- [TASK TO CARRY OUT] Every line of the data must be copied exactly.
>> Start RAW DATA
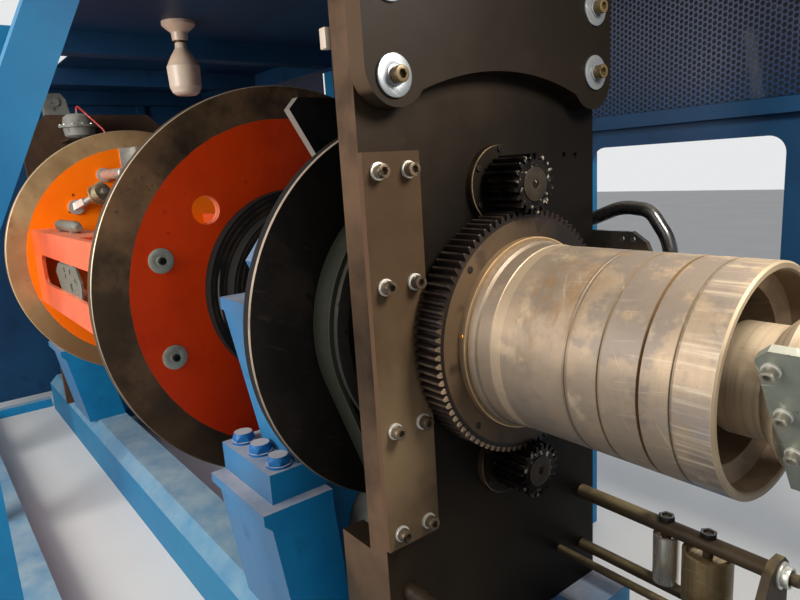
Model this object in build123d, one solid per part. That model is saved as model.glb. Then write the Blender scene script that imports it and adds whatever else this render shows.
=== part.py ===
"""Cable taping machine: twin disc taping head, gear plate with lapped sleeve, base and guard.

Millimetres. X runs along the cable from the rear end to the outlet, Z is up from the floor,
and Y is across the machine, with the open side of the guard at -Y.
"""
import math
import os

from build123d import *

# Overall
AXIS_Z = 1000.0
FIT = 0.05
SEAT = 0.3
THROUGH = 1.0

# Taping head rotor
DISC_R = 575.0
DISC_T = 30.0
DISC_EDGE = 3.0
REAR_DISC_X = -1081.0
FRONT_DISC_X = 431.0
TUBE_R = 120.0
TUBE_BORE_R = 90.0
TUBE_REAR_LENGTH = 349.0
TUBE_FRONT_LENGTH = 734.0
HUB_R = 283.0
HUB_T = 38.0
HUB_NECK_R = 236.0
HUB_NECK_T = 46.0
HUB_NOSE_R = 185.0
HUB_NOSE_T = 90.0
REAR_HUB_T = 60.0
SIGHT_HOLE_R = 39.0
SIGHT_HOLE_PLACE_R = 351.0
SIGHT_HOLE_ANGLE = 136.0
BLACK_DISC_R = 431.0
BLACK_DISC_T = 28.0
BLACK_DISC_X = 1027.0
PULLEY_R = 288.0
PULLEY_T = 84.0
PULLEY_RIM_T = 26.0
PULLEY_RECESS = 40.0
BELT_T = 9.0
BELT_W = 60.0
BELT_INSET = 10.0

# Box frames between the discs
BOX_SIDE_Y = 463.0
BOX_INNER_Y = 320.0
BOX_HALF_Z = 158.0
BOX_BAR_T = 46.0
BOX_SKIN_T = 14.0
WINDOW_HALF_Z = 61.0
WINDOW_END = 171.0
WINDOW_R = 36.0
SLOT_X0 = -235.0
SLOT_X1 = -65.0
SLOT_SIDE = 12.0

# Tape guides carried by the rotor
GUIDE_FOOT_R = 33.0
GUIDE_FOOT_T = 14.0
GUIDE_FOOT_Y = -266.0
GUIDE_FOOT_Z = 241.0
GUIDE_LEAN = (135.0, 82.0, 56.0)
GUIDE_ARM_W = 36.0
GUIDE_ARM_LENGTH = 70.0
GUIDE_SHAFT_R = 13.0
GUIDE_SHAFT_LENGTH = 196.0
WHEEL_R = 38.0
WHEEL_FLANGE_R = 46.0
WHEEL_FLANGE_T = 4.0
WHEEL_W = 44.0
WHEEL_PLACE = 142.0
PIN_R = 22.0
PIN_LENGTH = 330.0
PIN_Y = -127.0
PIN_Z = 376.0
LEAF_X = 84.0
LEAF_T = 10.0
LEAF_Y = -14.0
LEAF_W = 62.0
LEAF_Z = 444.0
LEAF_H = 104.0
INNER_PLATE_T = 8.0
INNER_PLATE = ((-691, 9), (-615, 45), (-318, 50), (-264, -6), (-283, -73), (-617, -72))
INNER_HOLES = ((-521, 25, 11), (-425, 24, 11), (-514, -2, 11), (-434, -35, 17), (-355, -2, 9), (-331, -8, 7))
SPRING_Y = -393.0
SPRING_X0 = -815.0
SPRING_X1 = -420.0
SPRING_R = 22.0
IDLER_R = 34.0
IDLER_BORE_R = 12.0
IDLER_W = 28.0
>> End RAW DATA
- [COMPLETED EXERCISE]
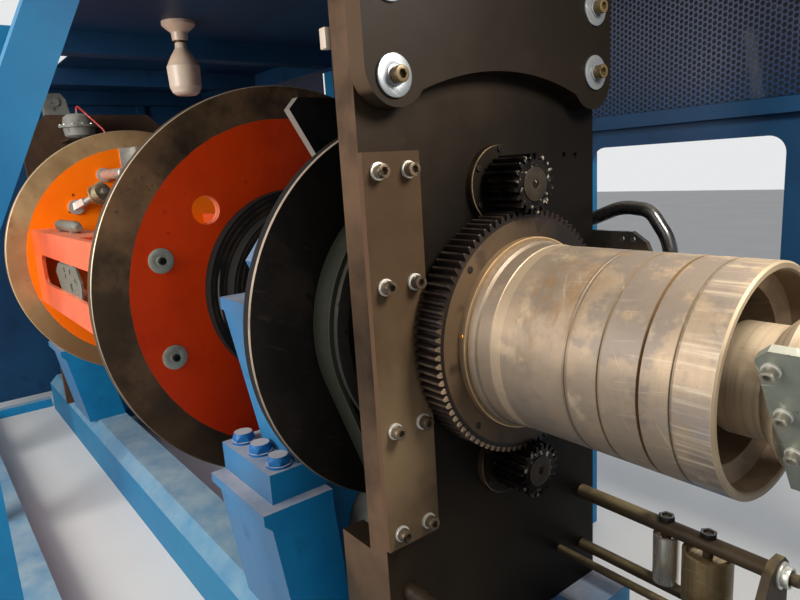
Model this object in build123d, one solid per part. That model is saved as model.glb. Then write the Blender scene script that imports it and adds whatever else this render shows.
=== part.py ===
"""Cable taping machine: twin disc taping head, gear plate with lapped sleeve, base and guard.

Millimetres. X runs along the cable from the rear end to the outlet, Z is up from the floor,
and Y is across the machine, with the open side of the guard at -Y.
"""
import math
import os

from build123d import *

# Overall
AXIS_Z = 1000.0
FIT = 0.05
SEAT = 0.3
THROUGH = 1.0

# Taping head rotor
DISC_R = 575.0
DISC_T = 30.0
DISC_EDGE = 3.0
REAR_DISC_X = -1081.0
FRONT_DISC_X = 431.0
TUBE_R = 120.0
TUBE_BORE_R = 90.0
TUBE_REAR_LENGTH = 349.0
TUBE_FRONT_LENGTH = 734.0
HUB_R = 283.0
HUB_T = 38.0
HUB_NECK_R = 236.0
HUB_NECK_T = 46.0
HUB_NOSE_R = 185.0
HUB_NOSE_T = 90.0
REAR_HUB_T = 60.0
SIGHT_HOLE_R = 39.0
SIGHT_HOLE_PLACE_R = 351.0
SIGHT_HOLE_ANGLE = 136.0
BLACK_DISC_R = 431.0
BLACK_DISC_T = 28.0
BLACK_DISC_X = 1027.0
PULLEY_R = 288.0
PULLEY_T = 84.0
PULLEY_RIM_T = 26.0
PULLEY_RECESS = 40.0
BELT_T = 9.0
BELT_W = 60.0
BELT_INSET = 10.0

# Box frames between the discs
BOX_SIDE_Y = 463.0
BOX_INNER_Y = 320.0
BOX_HALF_Z = 158.0
BOX_BAR_T = 46.0
BOX_SKIN_T = 14.0
WINDOW_HALF_Z = 61.0
WINDOW_END = 171.0
WINDOW_R = 36.0
SLOT_X0 = -235.0
SLOT_X1 = -65.0
SLOT_SIDE = 12.0

# Tape guides carried by the rotor
GUIDE_FOOT_R = 33.0
GUIDE_FOOT_T = 14.0
GUIDE_FOOT_Y = -266.0
GUIDE_FOOT_Z = 241.0
GUIDE_LEAN = (135.0, 82.0, 56.0)
GUIDE_ARM_W = 36.0
GUIDE_ARM_LENGTH = 70.0
GUIDE_SHAFT_R = 13.0
GUIDE_SHAFT_LENGTH = 196.0
WHEEL_R = 38.0
WHEEL_FLANGE_R = 46.0
WHEEL_FLANGE_T = 4.0
WHEEL_W = 44.0
WHEEL_PLACE = 142.0
PIN_R = 22.0
PIN_LENGTH = 330.0
PIN_Y = -127.0
PIN_Z = 376.0
LEAF_X = 84.0
LEAF_T = 10.0
LEAF_Y = -14.0
LEAF_W = 62.0
LEAF_Z = 444.0
LEAF_H = 104.0
INNER_PLATE_T = 8.0
INNER_PLATE = ((-691, 9), (-615, 45), (-318, 50), (-264, -6), (-283, -73), (-617, -72))
INNER_HOLES = ((-521, 25, 11), (-425, 24, 11), (-514, -2, 11), (-434, -35, 17), (-355, -2, 9), (-331, -8, 7))
SPRING_Y = -393.0
SPRING_X0 = -815.0
SPRING_X1 = -420.0
SPRING_R = 22.0
IDLER_R = 34.0
IDLER_BORE_R = 12.0
IDLER_W = 28.0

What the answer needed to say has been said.